[start SUPPLIED DATA]
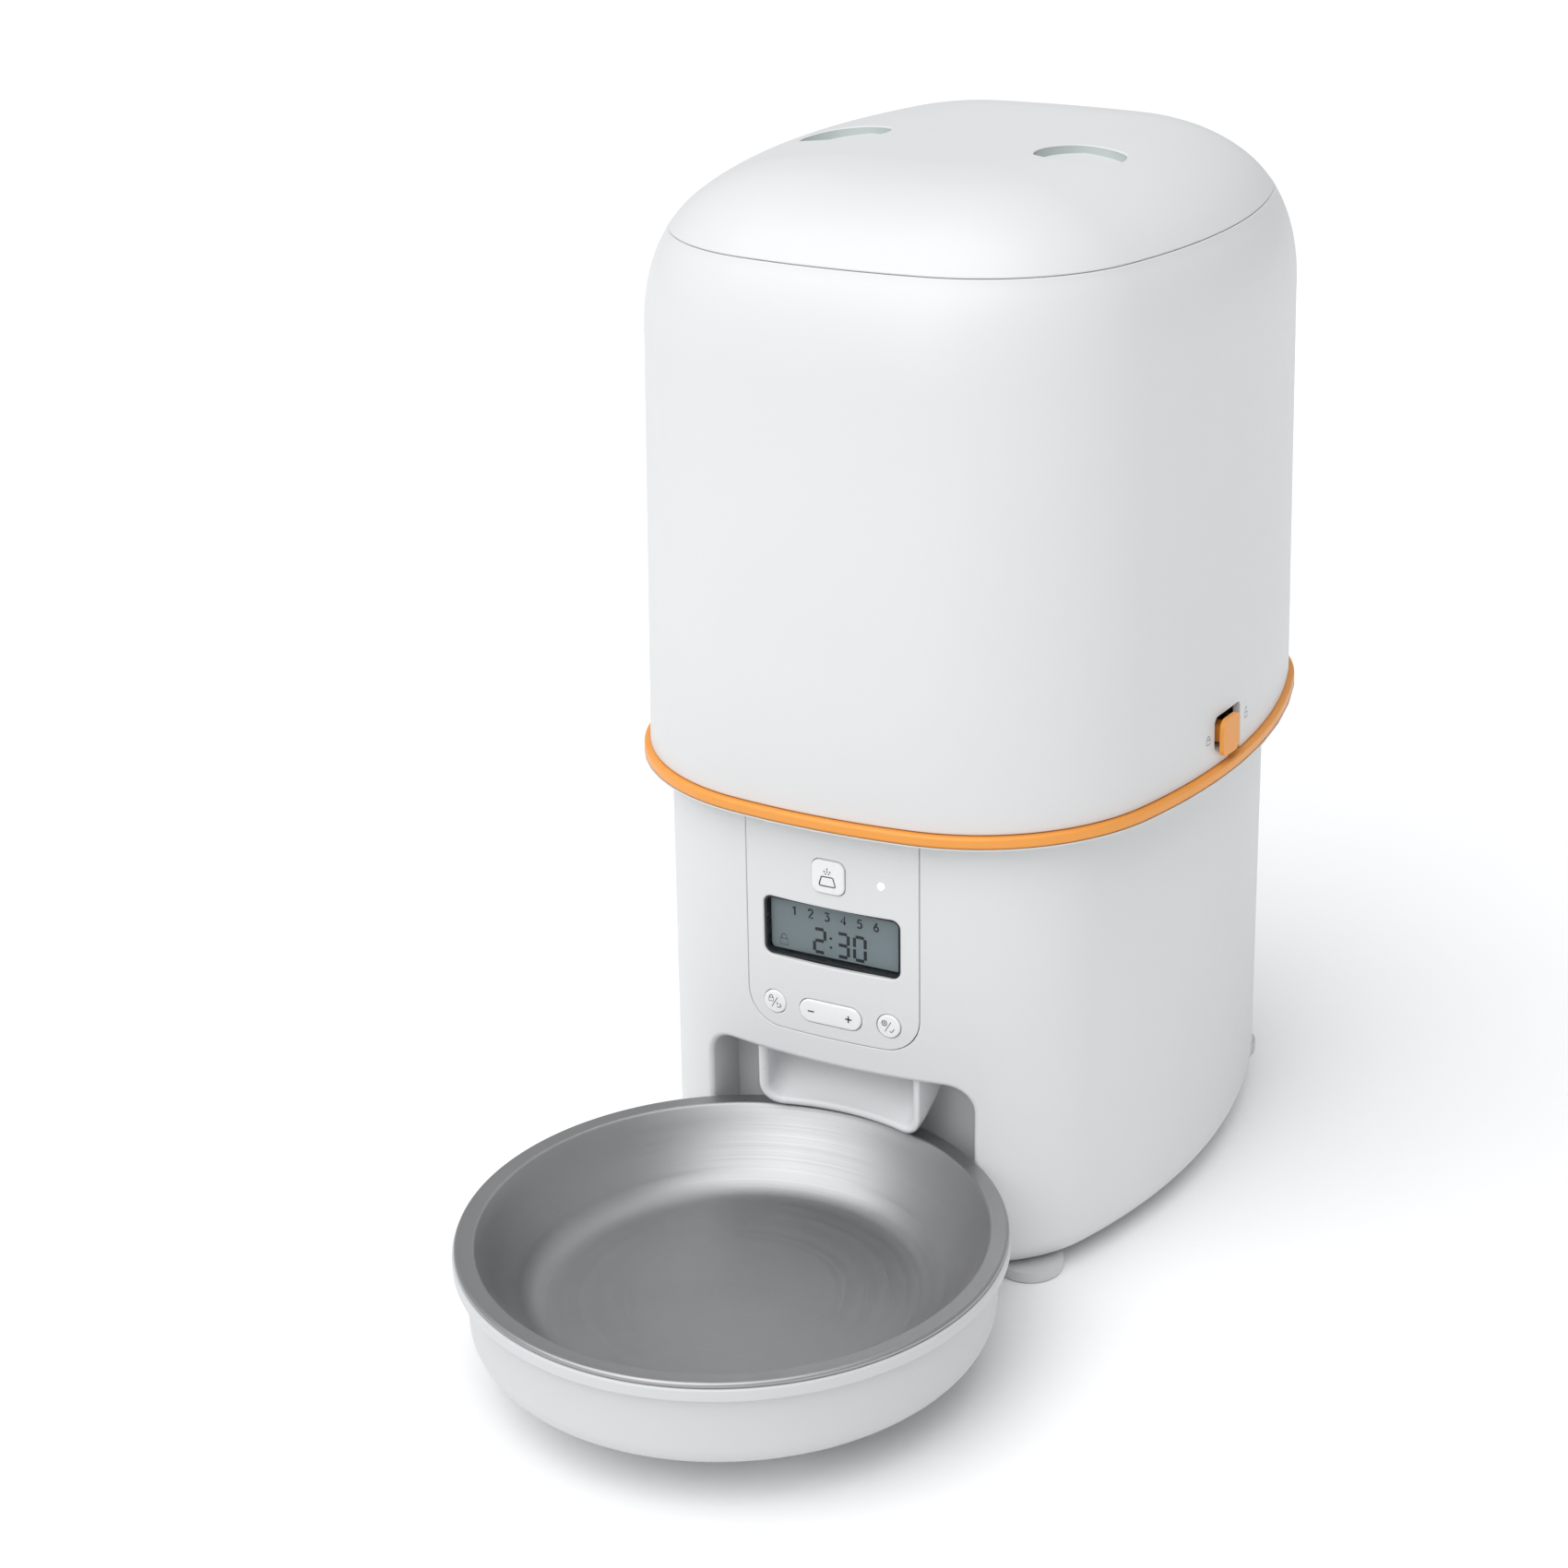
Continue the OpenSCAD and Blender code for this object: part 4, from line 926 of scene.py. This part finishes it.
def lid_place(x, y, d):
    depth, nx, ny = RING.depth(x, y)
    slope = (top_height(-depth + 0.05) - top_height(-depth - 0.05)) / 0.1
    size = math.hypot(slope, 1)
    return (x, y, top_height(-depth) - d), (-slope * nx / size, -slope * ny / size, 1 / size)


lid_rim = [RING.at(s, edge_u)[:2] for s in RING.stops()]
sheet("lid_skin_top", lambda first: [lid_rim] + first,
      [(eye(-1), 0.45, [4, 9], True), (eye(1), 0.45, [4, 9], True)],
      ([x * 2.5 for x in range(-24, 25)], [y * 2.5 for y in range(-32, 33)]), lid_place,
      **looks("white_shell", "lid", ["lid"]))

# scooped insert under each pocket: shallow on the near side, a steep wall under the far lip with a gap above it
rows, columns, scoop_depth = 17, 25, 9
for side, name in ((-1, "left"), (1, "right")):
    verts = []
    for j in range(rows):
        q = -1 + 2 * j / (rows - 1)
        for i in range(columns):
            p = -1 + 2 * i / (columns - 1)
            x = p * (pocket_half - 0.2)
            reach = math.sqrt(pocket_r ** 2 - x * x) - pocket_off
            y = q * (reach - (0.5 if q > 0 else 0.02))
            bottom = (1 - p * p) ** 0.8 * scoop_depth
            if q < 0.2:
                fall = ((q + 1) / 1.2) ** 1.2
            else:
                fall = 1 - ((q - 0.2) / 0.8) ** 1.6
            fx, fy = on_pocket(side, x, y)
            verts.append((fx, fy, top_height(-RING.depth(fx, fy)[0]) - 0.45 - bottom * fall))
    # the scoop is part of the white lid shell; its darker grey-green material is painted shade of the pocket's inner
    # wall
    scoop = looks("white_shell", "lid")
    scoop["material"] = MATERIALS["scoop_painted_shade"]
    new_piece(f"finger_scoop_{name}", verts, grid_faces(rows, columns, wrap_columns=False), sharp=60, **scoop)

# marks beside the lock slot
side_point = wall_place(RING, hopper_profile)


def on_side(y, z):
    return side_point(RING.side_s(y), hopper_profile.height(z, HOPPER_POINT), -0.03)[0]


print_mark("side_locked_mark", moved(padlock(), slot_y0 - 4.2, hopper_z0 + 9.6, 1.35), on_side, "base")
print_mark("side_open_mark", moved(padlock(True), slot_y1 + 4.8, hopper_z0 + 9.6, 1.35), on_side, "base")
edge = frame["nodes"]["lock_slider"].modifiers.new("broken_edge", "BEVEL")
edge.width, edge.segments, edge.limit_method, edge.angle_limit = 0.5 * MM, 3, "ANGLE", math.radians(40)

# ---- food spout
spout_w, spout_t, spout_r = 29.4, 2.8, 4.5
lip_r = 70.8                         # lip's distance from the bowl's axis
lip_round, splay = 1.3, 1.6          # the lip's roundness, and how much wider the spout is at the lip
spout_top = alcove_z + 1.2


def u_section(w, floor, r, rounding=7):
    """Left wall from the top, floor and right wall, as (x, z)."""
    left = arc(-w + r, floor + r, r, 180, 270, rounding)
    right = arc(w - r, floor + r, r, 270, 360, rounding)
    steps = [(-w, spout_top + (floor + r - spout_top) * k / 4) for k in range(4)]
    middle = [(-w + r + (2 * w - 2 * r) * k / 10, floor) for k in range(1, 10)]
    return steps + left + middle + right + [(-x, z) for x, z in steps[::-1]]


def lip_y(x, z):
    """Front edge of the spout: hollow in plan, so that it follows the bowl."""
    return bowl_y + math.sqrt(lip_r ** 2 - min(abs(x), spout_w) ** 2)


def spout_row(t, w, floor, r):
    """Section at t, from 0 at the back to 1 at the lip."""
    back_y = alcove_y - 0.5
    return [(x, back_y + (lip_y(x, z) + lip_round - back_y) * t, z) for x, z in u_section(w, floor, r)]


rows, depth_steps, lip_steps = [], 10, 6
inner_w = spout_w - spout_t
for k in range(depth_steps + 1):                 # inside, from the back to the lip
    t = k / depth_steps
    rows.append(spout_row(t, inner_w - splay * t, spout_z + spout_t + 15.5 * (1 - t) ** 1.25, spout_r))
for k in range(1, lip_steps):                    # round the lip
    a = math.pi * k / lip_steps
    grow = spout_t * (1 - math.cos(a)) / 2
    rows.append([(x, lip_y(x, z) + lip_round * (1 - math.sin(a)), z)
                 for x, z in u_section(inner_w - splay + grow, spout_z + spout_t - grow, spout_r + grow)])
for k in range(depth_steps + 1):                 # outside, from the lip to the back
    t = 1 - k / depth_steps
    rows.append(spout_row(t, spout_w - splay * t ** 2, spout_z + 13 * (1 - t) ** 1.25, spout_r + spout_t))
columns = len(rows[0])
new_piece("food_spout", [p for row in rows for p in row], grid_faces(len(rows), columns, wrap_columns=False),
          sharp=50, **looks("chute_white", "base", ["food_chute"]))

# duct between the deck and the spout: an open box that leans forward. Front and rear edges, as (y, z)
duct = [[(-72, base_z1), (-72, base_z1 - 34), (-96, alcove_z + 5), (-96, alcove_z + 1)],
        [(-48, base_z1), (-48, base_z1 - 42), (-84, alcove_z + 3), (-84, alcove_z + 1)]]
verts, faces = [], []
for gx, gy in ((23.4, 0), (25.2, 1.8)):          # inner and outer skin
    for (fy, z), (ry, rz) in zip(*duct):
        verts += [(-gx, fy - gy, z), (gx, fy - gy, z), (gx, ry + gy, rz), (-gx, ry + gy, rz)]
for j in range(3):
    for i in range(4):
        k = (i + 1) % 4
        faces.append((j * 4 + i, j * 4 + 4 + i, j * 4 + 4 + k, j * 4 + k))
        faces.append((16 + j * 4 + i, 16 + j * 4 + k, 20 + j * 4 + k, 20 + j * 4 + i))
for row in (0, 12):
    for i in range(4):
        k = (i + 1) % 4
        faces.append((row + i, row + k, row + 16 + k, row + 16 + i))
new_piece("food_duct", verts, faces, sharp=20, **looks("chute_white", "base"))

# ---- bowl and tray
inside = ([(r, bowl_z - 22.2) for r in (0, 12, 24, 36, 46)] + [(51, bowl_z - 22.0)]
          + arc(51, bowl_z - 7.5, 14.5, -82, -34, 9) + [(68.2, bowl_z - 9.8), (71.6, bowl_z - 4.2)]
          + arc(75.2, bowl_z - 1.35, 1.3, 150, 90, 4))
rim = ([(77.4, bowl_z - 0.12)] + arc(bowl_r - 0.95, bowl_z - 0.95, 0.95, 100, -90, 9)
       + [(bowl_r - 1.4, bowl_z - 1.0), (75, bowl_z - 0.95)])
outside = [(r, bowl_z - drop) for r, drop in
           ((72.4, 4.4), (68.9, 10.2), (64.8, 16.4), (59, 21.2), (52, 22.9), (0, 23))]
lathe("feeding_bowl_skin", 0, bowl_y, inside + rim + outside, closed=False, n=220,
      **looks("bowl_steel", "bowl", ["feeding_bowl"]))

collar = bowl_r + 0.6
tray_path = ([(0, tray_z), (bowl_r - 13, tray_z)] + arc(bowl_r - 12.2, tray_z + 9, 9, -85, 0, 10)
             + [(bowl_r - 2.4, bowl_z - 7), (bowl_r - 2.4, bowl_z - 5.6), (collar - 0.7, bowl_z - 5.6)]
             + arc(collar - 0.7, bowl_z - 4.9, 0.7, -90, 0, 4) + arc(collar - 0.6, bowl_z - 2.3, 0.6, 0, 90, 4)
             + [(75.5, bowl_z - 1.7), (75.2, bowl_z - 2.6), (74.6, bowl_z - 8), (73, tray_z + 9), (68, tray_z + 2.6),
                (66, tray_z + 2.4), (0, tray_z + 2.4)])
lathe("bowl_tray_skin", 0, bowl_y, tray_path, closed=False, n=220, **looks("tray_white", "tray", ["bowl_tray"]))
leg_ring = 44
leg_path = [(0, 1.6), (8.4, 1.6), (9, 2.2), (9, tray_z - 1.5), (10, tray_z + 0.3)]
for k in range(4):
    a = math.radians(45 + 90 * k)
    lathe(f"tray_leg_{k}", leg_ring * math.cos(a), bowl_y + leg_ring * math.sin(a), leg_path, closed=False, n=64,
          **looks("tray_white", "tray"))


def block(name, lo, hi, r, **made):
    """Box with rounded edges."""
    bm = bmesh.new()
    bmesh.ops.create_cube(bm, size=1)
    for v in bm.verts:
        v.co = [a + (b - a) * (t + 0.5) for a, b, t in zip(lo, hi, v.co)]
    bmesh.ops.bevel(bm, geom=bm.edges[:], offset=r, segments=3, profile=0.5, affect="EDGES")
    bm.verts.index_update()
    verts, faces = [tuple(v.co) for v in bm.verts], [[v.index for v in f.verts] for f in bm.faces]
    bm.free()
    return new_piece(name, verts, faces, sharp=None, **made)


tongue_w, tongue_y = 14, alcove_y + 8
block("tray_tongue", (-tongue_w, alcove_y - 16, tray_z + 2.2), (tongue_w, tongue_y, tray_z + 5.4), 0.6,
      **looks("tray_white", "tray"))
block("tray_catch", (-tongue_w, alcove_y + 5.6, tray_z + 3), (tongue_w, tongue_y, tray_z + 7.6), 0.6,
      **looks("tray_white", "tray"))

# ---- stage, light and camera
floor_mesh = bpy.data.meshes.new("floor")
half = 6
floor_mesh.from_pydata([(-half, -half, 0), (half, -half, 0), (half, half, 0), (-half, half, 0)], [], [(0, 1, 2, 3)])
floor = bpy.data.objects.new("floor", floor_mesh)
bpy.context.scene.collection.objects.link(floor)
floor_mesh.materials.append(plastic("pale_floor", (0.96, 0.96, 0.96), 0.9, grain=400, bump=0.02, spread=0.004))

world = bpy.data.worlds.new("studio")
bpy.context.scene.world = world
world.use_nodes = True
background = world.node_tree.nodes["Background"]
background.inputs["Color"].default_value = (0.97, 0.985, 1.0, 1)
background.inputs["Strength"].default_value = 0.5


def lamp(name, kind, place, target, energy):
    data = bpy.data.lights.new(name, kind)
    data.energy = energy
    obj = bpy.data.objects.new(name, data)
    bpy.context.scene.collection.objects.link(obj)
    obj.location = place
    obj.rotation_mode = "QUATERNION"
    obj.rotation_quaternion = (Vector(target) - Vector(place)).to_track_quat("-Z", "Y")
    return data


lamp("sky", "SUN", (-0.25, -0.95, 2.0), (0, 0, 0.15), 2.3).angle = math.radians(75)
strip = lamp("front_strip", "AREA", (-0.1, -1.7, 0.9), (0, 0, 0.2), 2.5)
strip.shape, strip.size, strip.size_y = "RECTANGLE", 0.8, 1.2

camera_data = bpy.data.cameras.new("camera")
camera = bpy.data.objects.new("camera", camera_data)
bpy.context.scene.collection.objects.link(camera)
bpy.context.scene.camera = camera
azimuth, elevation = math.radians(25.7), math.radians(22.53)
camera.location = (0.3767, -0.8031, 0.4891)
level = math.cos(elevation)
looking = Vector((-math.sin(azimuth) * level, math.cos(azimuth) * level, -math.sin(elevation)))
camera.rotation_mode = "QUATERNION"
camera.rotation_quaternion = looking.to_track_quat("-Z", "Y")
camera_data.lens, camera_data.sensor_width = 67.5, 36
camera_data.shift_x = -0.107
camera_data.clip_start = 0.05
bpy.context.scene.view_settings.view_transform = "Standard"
[end SUPPLIED DATA]
**GIVEN PROBLEM**:
Return exactly the opening lines of the listing above, ending with the line that has "hopper_profile.height(z, HOPPER_POINT), -0.03)[0]".

**TASK RESULT**:
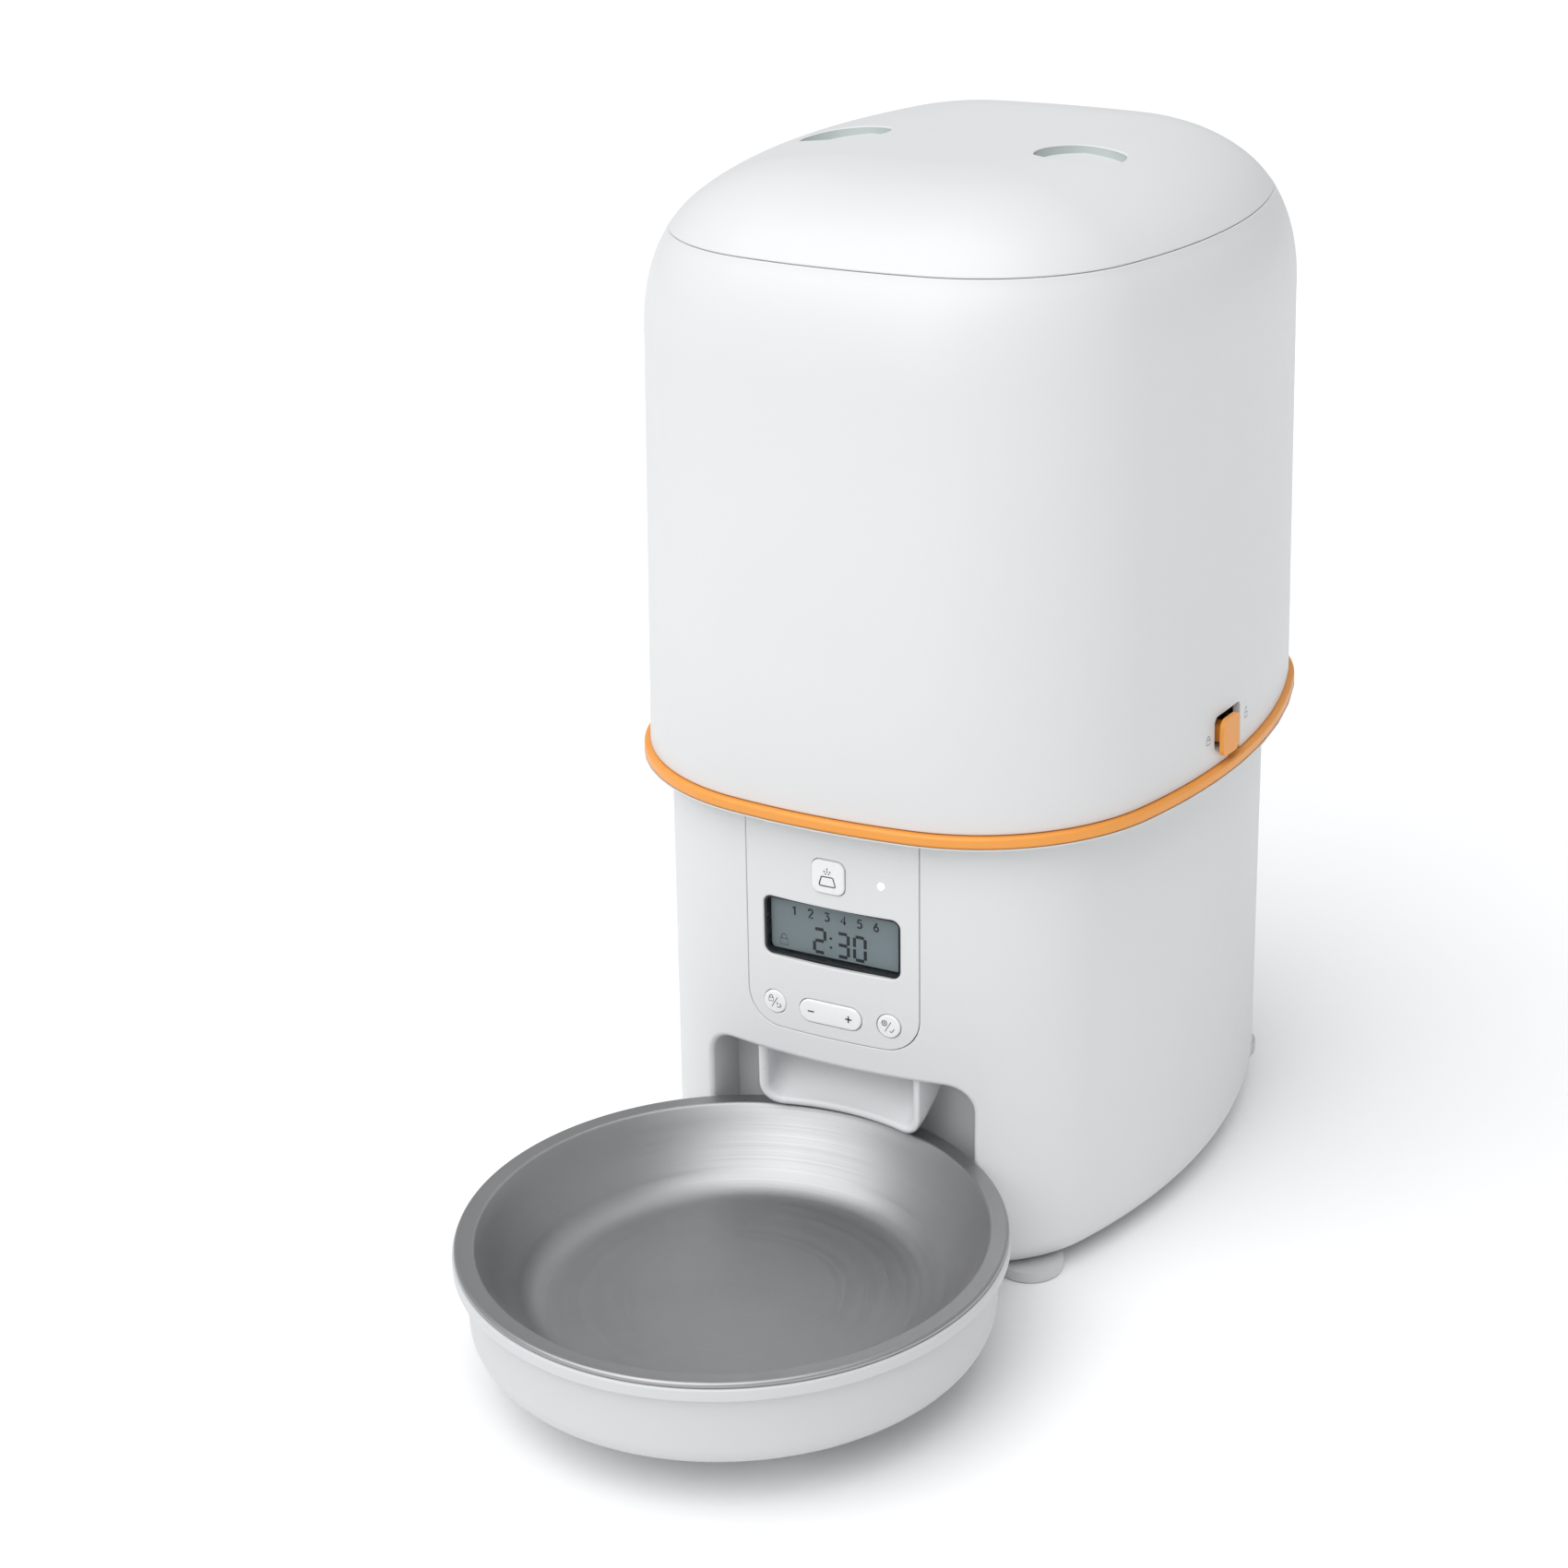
Continue the OpenSCAD and Blender code for this object: part 4, from line 926 of scene.py. This part finishes it.
def lid_place(x, y, d):
    depth, nx, ny = RING.depth(x, y)
    slope = (top_height(-depth + 0.05) - top_height(-depth - 0.05)) / 0.1
    size = math.hypot(slope, 1)
    return (x, y, top_height(-depth) - d), (-slope * nx / size, -slope * ny / size, 1 / size)


lid_rim = [RING.at(s, edge_u)[:2] for s in RING.stops()]
sheet("lid_skin_top", lambda first: [lid_rim] + first,
      [(eye(-1), 0.45, [4, 9], True), (eye(1), 0.45, [4, 9], True)],
      ([x * 2.5 for x in range(-24, 25)], [y * 2.5 for y in range(-32, 33)]), lid_place,
      **looks("white_shell", "lid", ["lid"]))

# scooped insert under each pocket: shallow on the near side, a steep wall under the far lip with a gap above it
rows, columns, scoop_depth = 17, 25, 9
for side, name in ((-1, "left"), (1, "right")):
    verts = []
    for j in range(rows):
        q = -1 + 2 * j / (rows - 1)
        for i in range(columns):
            p = -1 + 2 * i / (columns - 1)
            x = p * (pocket_half - 0.2)
            reach = math.sqrt(pocket_r ** 2 - x * x) - pocket_off
            y = q * (reach - (0.5 if q > 0 else 0.02))
            bottom = (1 - p * p) ** 0.8 * scoop_depth
            if q < 0.2:
                fall = ((q + 1) / 1.2) ** 1.2
            else:
                fall = 1 - ((q - 0.2) / 0.8) ** 1.6
            fx, fy = on_pocket(side, x, y)
            verts.append((fx, fy, top_height(-RING.depth(fx, fy)[0]) - 0.45 - bottom * fall))
    # the scoop is part of the white lid shell; its darker grey-green material is painted shade of the pocket's inner
    # wall
    scoop = looks("white_shell", "lid")
    scoop["material"] = MATERIALS["scoop_painted_shade"]
    new_piece(f"finger_scoop_{name}", verts, grid_faces(rows, columns, wrap_columns=False), sharp=60, **scoop)

# marks beside the lock slot
side_point = wall_place(RING, hopper_profile)


def on_side(y, z):
    return side_point(RING.side_s(y), hopper_profile.height(z, HOPPER_POINT), -0.03)[0]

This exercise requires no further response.